Never try to teach a pig to sing. It accomplishes nothing, and IT ANNOYS THE PIG
 

Whizbang Dustyboots said:
Be careful: If you put being realistic ahead of having fun too much, you end up playing Dirt Farmers & Dysentery.

Also, what's done by a few peasants in the name of a greater good for many people (like farming) is far different from people touched by fate to have a great impact on the world killing animals to, essentially, save on making a wand of detect traps. This is not a needful death for the pigs, this is a fairly callous bit of animal cruelty by people who know better and who are destined to reshape at least a small portion of the world.

Finally, why would you think that gods are rational?

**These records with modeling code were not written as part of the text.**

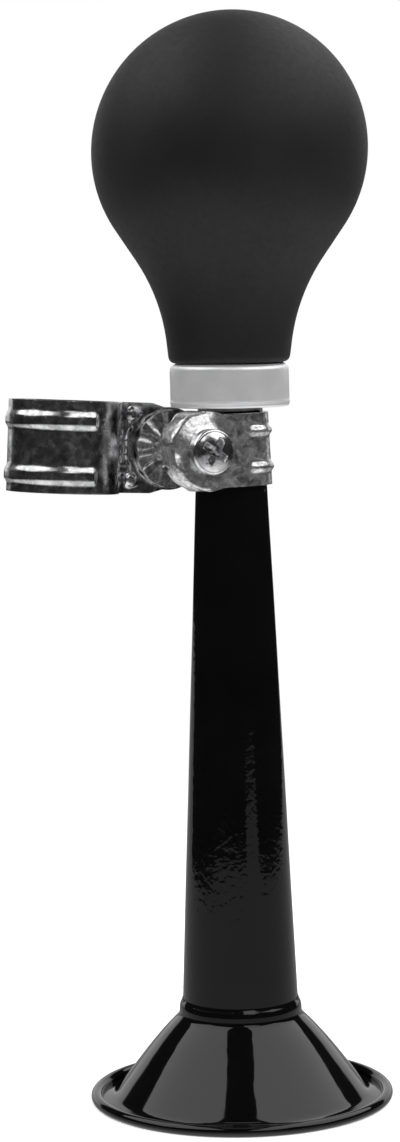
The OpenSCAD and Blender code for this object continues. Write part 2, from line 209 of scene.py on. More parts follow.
# %% Aluminium
satin_aluminium, tree, shader = finish("satin_aluminium", Metallic=0.56, Anisotropic=0.8)
tree.links.new(ramp(tree, noise(tree, 6, 4), [(0.25, (0.78, 0.78, 0.79)), (0.8, (0.92, 0.92, 0.93))]),
               shader.inputs["Base Color"])
tree.links.new(ramp(tree, noise(tree, 2, 4), [(0.3, 0.30), (0.75, 0.42)]), shader.inputs["Roughness"])
bump(tree, shader, noise(tree, 1.5, 3, (0.15, 0.15, 5)), 0.02, 0.25)
pits_per_m = 420
pits = tree.nodes.new("ShaderNodeTexVoronoi")
pits.inputs["Scale"].default_value = pits_per_m
tree.links.new(place(tree), pits.inputs["Vector"])
bump(tree, shader, ramp(tree, pits.outputs["Distance"], [(0.06, 0.0), (0.14, 1.0)]), 0.05, 0.6)
print(satin_aluminium.name, "has", len(tree.nodes), "nodes")

# %% [markdown]
# ## Plated steel
# The bracket is stamped steel with a thin bright plating. Cheap plating is mottled: bright and
# stained patches lie side by side, the roughness changes with them, and the sheet under it is
# dented and wavy, so reflections break up. Two noises, one coarse and bent, one fine, make the
# mottling. The strap's plating is the cloudiest, so some plain grey is mixed with its metal.

# %% Plated steel
def plating(name, dark, bright, patch_mm, haze, wave_mm, metal=1.0):
    """A bright plating with stains of the given size and haze over a wavy sheet."""
    material, tree, shader = finish(name, Metallic=metal)
    between = tuple(0.5 * (a + b) for a, b in zip(dark, bright))
    stain = noise(tree, patch_mm, 6, (1, 1, 1.3), 0.66, 0.8)
    tree.links.new(ramp(tree, stain, [(0.34, dark), (0.50, between), (0.64, bright)]),
                   shader.inputs["Base Color"])
    tree.links.new(ramp(tree, noise(tree, 1.8, 5, bend=0.5), [(0.3, haze[0]), (0.7, haze[1])]),
                   shader.inputs["Roughness"])
    bump(tree, shader, noise(tree, 8, 1), wave_mm)
    bump(tree, shader, noise(tree, 1.1, 4), 0.02)
    return material


clamp_plating = plating("clamp_plating", (0.34, 0.34, 0.345), (0.88, 0.88, 0.89), 3.5, (0.16, 0.30), 0.10)
strap_plating = plating("strap_plating", (0.20, 0.20, 0.205), (1.0, 1.0, 1.0), 2.6, (0.15, 0.28), 0.10,
                        metal=0.86)
zinc_hardware = plating("zinc_hardware", (0.60, 0.60, 0.61), (0.90, 0.90, 0.91), 3.0, (0.12, 0.24), 0.03)
print(clamp_plating.name, strap_plating.name, zinc_hardware.name)

# %% [markdown]
# ## Brass and tin
# The reed and its holder sit inside, out of sight, but they are real pieces and are finished too.
# Turned brass has close rings left by the tool and a faint brown tarnish; the ferrule in the tube's
# top is tinned, a soft grey with blotches. These pieces keep their solids and only get the finish.

# %% Brass and tin
turned_brass, tree, shader = finish("turned_brass", Metallic=1.0)
tree.links.new(ramp(tree, noise(tree, 5, 4), [(0.3, (0.52, 0.38, 0.15)), (0.7, (0.78, 0.61, 0.29))]),
               shader.inputs["Base Color"])
tree.links.new(ramp(tree, noise(tree, 1, 3), [(0.3, 0.16), (0.7, 0.32)]), shader.inputs["Roughness"])
bump(tree, shader, noise(tree, 0.6, 2, (0.1, 0.1, 6)), 0.02, 0.4)

tinned_ferrule, tree, shader = finish("tinned_ferrule", Metallic=1.0)
blotches = noise(tree, 4, 4, bend=0.8)
tree.links.new(ramp(tree, blotches, [(0.35, (0.50, 0.50, 0.48)), (0.7, (0.70, 0.70, 0.68))]),
               shader.inputs["Base Color"])
tree.links.new(ramp(tree, noise(tree, 2, 3), [(0.3, 0.28), (0.7, 0.45)]), shader.inputs["Roughness"])

inner_pieces = {"reed_holder": turned_brass, "reed_shallot": turned_brass, "reed_tongue": turned_brass,
                "reed_ring": turned_brass, "throat_socket": tinned_ferrule}
for node, material in inner_pieces.items():
    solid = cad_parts[node]
    for slot in solid.material_slots:
        slot.material = material
print("finished inside:", ", ".join(inner_pieces))

# %% [markdown]
# ## Helpers for shapes
# Round pieces are turned: an outline of radius and height is spun round the horn's axis. Sheet
# pieces are pressed: a grid of points on the outer face gets the sheet's thickness and softened
# edges. Both end in the same place, where the mesh becomes a piece with a body to ride on.

# %% Making a piece
def set_piece(name, mesh, material, body, solid):
    """Makes the mesh a piece that stands for its solid and rides on a body."""
    mesh.shade_smooth()
    piece = bpy.data.objects.new(name, mesh)
    bpy.context.scene.collection.objects.link(piece)
    piece.data.materials.append(material)
    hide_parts(solid)
    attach(piece, body)
    print(name, "has", len(mesh.polygons), "faces")
    return piece


print("pieces can be set")

# %% [markdown]
# Outlines are made of arcs. Forms that rise from a face, such as a bead or a tooth, go up and down
# by one S-shaped curve: it starts and ends level, so no crease shows where the form begins.

# %% Arcs and easing
def polar(r, degrees):
    """The point at a radius and an angle."""
    a = math.radians(degrees)
    return r * math.cos(a), r * math.sin(a)


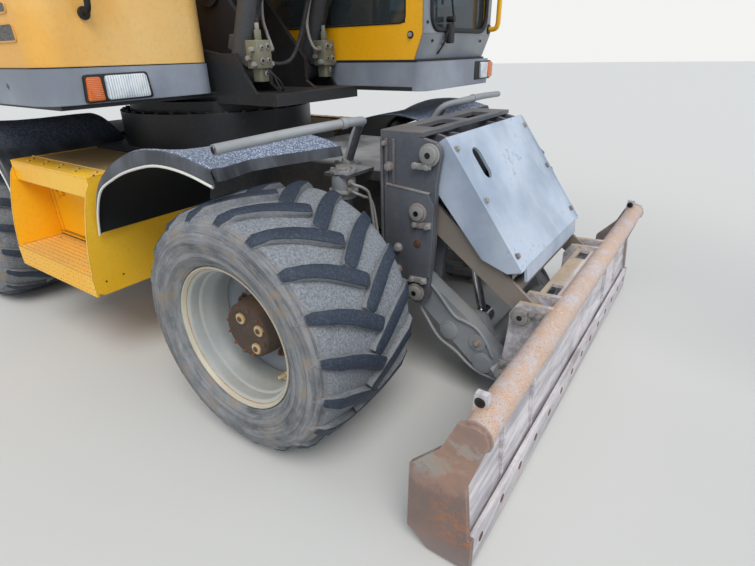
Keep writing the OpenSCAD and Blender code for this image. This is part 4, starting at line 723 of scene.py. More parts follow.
for axle_x, along in ((ground.x, 1), (rear_x, -0.8)):
    for side in (-1, 1):
        known_faces, known_verts = len(guards.faces), len(guards.verts)
        guards.from_mesh(guard_mesh)
        guards.verts.ensure_lookup_table()
        guards.faces.ensure_lookup_table()
        place = Matrix.Translation((axle_x, 0, 0)) @ Matrix.Diagonal((along, side, 1, 1))
        bmesh.ops.transform(guards, verts=guards.verts[known_verts:], matrix=place)
        if along * side < 0:
            bmesh.ops.reverse_faces(guards, faces=guards.faces[known_faces:])
        # Bracket between the guard and the deck
        x = axle_x - math.copysign(0.33, along)
        pipe(guards, smooth_line([(x, side * 1.05, 1.145), (x, side * 0.6, 1.12),
                                  (x, side * 0.42, 1.1), (x, side * 0.38, 1.02)], 5), 0.02, 10, 1)
guard_piece = finish_piece("mudguard_shells", guards, "chassis", guard_finish.material, guard_black_and_shade,
                           bead_white, slot="dark_plastic", sharp=50)
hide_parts("mudguards")

rails = bmesh.new()
for side in (-1, 1):
    rail = smooth_line([(0.016, 1.203, 1.24), (0.06, 0.86, 1.254), (0.09, 0.65, 1.259),
                        (0.102, 0.568, 1.26), (0.08, 0.47, 1.252), (0.02, 0.4, 1.23),
                        (-0.03, 0.385, 1.17), (-0.082, 0.38, 1.035)], 8)
    rail = [ground + Vector((point.x, side * point.y, point.z)) for point in rail]
    pipe(rails, rail, 0.0185, 20, 0)
    # Near-black disc in the rail's open end: painted shade inside the pipe
    mouth = rail[0] - Vector((0, side * 0.001, 0))
    round_bar(rails, mouth, mouth + Vector((0, side * 0.0015, 0)), 0.0125, 20, 1)
    # Collar at the bend, and the foot
    for spot, back, wide in ((20, 19, 0.0225), (-1, -3, 0.03)):
        run = (rail[back] - rail[spot]).normalized()
        round_bar(rails, rail[spot], rail[spot] + run * 0.03, wide, 20, 0, 0.003)
finish_piece("guard_rails", rails, "chassis", rail_grey, guard_black_and_shade, slot="grey_paint")

# Blade bracket, arms and links
# Thick plates bolted to the frame's front carry cast arms and flat links on greased pins. Their
# dark paint has worn to grey steel with thin rust. A bent sheet shields the cylinders.
bracket_grey = worn_paint("bracket_grey", "50555e", "6b6f78", dust="8d8478", bare="8f8e8c",
                          dusty=0.45, chips=0.9, rusty=0.5, rough=0.4, streaky=0.6)
cast_grey = worn_paint("cast_grey", "757a80", "959ba1", dust="8d877c", bare="9a9b9c", dusty=0.6,
                       chips=0.8, rusty=0.35, rough=0.55)
link_brown = worn_paint("link_brown", "857c74", "988d83", dust="8d8478", bare="5b5652", dusty=0.4,
                        chips=0.4, rusty=0.5, rough=0.5)
pin_steel = worn_paint("pin_steel", "8a8a88", "a09f9b", dust="756b60", bare="b4b4b2", rust="6e4026",
                       dusty=0.4, chips=0.8, rusty=0.6, rough=0.35)
grease = worn_paint("grease", "101011", "1a1a1b", dust="38332d", dusty=0.3, chips=0, rusty=0,
                    rough=0.3)
brass = worn_paint("brass", "b08a5a", "c7a272", dust="7a6a58", dusty=0.3, chips=0.4, rusty=0.4,
                   rough=0.35)
plate_blue = Finish("plate_blue", Coat_Weight=0.1)
blue_patch = plate_blue.noise(2.5, 7)
blue_fine = plate_blue.noise(40, 8, rough=0.7)
blue_run = plate_blue.noise(7, 7, stretch=(0.4, 1, 0.4), rough=0.65)
blue_coat = plate_blue.mix(blue_patch.spread(0.35, 0.65), "97a5b8", "bbc7d8")
blue_spots = plate_blue.noise(11, 5, warp=0.6) * 0.9 + blue_fine * 0.25
blue_coat = plate_blue.layers(blue_coat, (blue_run, 0.45, 0.75, 0.6, "c3ccd4"),
                              (blue_fine * 0.6 + blue_patch * 0.5, 0.62, 0.75, 0.7, "7d858d"),
                              (blue_spots, 0.77, 0.82, 0.8, "595f66"),
                              (plate_blue.edge(0.006) * 3, 0.3, 0.7, 0.8, "5a5f64"))
plate_blue.done(blue_coat, 0.38 + blue_fine * 0.25, bump=blue_fine * 0.5 + blue_run * 0.4,
                depth=0.0015)
dress(bracket_grey, "blade_bracket")
dress(cast_grey, "blade_arms")
dress(link_brown, "blade_links")
dress(plate_blue.material, "blade_guard")


def extrude_plate(form, outline, near, far, coat=0, soft=0.003):
    """Adds a plate with a side outline of (x, z) points, between two distances out."""
    verts = [form.verts.new((x, near, z)) for x, z in outline]
    face = form.faces.new(verts)
    before = set(form.faces) - {face}
    raise_faces(form, [face], (0, far - near, 0))
    if not face.is_valid or face not in form.faces:
        bmesh.ops.contextual_create(form, geom=verts)
    fresh = [f for f in form.faces if f not in before]
    bmesh.ops.recalc_face_normals(form, faces=fresh)
    if soft:
        soften(form, {edge for f in fresh for edge in f.edges
                      if abs(edge.verts[0].co.y - edge.verts[1].co.y) < 0.0001}, soft)
    for f in set(form.faces) - before:
        f.material_index = coat


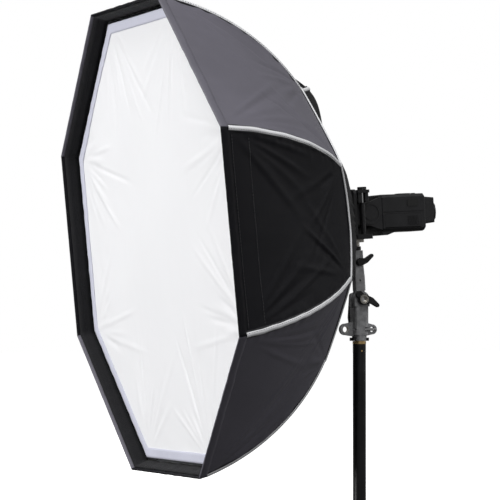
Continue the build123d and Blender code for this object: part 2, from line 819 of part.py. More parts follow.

This is hardly about realism, talking about god of sheep after all. It's about consistency. If a minor activity brings down the vengeance of gods, it will just seem like a DM grudge, having nothing to do with a few pigs getting killed. It's either that, or the gods would have to be really hands-on in the world.

I mean, if a few pigs used for adventuring are worthy of celestial intervention, how come several more heinous things aren't (or if they are, the DM has the game by the balls anyway, and the players better just ask what the DM wants them to do, instead of risking the ire of god of grass before stepping on some, when leaving the plot railroad)? Isn't the god of kobolds going to smack down the PCs for killing hundreds of them when PCs infiltrate their lair? Is the god of horses actively sending celestials to free slaved work horses (in cases where they are not used for greater good, but rather to advance the personal wealth of some bandit leader, for example)?

Just seems very arbitrary on the DMs part.
 

Numion said:
Just seems very arbitrary on the DMs part.


Isn't that half the fun?

I'd be thinking about the Four Barnyard Animals of the Apocalypse, myself.
There are plenty of handy templates for just such an occasion. Could even bring on the race of Tauric Pigs!